START RAW DATA

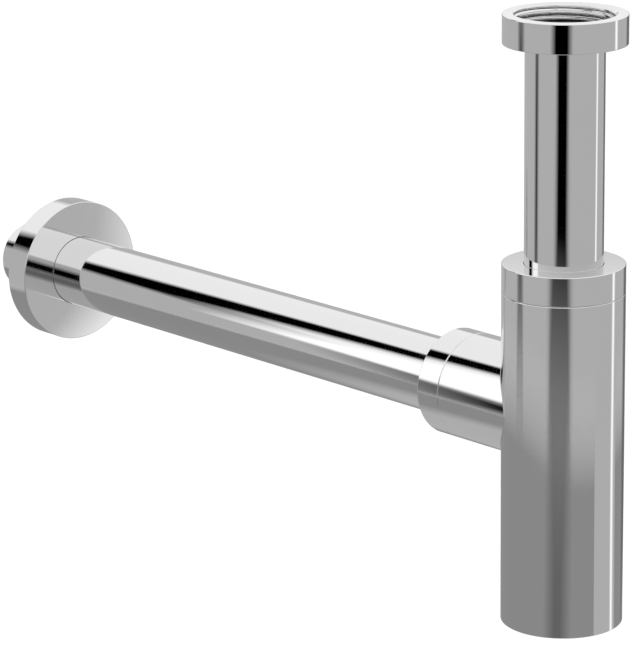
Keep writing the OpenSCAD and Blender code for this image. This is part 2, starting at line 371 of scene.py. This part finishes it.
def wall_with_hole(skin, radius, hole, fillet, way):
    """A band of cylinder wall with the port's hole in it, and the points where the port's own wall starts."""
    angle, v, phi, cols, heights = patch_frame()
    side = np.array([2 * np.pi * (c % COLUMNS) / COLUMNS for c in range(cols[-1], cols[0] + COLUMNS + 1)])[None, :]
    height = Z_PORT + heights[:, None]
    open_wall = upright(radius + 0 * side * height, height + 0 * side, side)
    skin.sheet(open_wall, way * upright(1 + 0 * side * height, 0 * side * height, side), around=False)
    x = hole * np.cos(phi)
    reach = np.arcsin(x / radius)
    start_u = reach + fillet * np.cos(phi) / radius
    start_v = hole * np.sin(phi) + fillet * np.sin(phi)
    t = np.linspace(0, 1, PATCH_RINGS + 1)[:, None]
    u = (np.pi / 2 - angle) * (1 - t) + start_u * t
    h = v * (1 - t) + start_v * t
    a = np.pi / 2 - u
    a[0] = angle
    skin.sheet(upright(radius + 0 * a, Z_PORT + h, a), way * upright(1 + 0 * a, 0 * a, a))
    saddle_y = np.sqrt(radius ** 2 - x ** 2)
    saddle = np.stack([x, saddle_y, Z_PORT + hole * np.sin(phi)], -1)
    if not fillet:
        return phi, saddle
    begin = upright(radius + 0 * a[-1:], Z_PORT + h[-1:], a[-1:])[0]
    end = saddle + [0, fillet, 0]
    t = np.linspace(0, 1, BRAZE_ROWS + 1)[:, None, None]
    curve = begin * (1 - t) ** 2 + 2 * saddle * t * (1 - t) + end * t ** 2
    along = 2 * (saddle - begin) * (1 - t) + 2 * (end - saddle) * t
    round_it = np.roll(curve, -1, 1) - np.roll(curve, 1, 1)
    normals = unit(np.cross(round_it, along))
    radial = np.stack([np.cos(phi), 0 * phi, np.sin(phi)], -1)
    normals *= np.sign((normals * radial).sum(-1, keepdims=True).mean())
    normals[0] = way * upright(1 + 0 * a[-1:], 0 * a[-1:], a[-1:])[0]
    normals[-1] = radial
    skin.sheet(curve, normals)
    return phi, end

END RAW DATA

▶ _EXERCISE DIRECTIONS_
Your task is to repeat each line of the material exactly.

▶ _TASK OUTPUT_
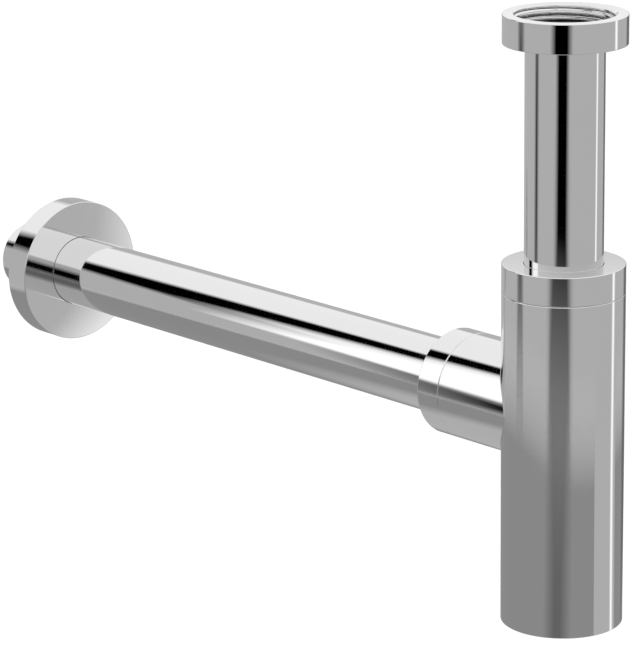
Keep writing the OpenSCAD and Blender code for this image. This is part 2, starting at line 371 of scene.py. This part finishes it.
def wall_with_hole(skin, radius, hole, fillet, way):
    """A band of cylinder wall with the port's hole in it, and the points where the port's own wall starts."""
    angle, v, phi, cols, heights = patch_frame()
    side = np.array([2 * np.pi * (c % COLUMNS) / COLUMNS for c in range(cols[-1], cols[0] + COLUMNS + 1)])[None, :]
    height = Z_PORT + heights[:, None]
    open_wall = upright(radius + 0 * side * height, height + 0 * side, side)
    skin.sheet(open_wall, way * upright(1 + 0 * side * height, 0 * side * height, side), around=False)
    x = hole * np.cos(phi)
    reach = np.arcsin(x / radius)
    start_u = reach + fillet * np.cos(phi) / radius
    start_v = hole * np.sin(phi) + fillet * np.sin(phi)
    t = np.linspace(0, 1, PATCH_RINGS + 1)[:, None]
    u = (np.pi / 2 - angle) * (1 - t) + start_u * t
    h = v * (1 - t) + start_v * t
    a = np.pi / 2 - u
    a[0] = angle
    skin.sheet(upright(radius + 0 * a, Z_PORT + h, a), way * upright(1 + 0 * a, 0 * a, a))
    saddle_y = np.sqrt(radius ** 2 - x ** 2)
    saddle = np.stack([x, saddle_y, Z_PORT + hole * np.sin(phi)], -1)
    if not fillet:
        return phi, saddle
    begin = upright(radius + 0 * a[-1:], Z_PORT + h[-1:], a[-1:])[0]
    end = saddle + [0, fillet, 0]
    t = np.linspace(0, 1, BRAZE_ROWS + 1)[:, None, None]
    curve = begin * (1 - t) ** 2 + 2 * saddle * t * (1 - t) + end * t ** 2
    along = 2 * (saddle - begin) * (1 - t) + 2 * (end - saddle) * t
    round_it = np.roll(curve, -1, 1) - np.roll(curve, 1, 1)
    normals = unit(np.cross(round_it, along))
    radial = np.stack([np.cos(phi), 0 * phi, np.sin(phi)], -1)
    normals *= np.sign((normals * radial).sum(-1, keepdims=True).mean())
    normals[0] = way * upright(1 + 0 * a[-1:], 0 * a[-1:], a[-1:])[0]
    normals[-1] = radial
    skin.sheet(curve, normals)
    return phi, end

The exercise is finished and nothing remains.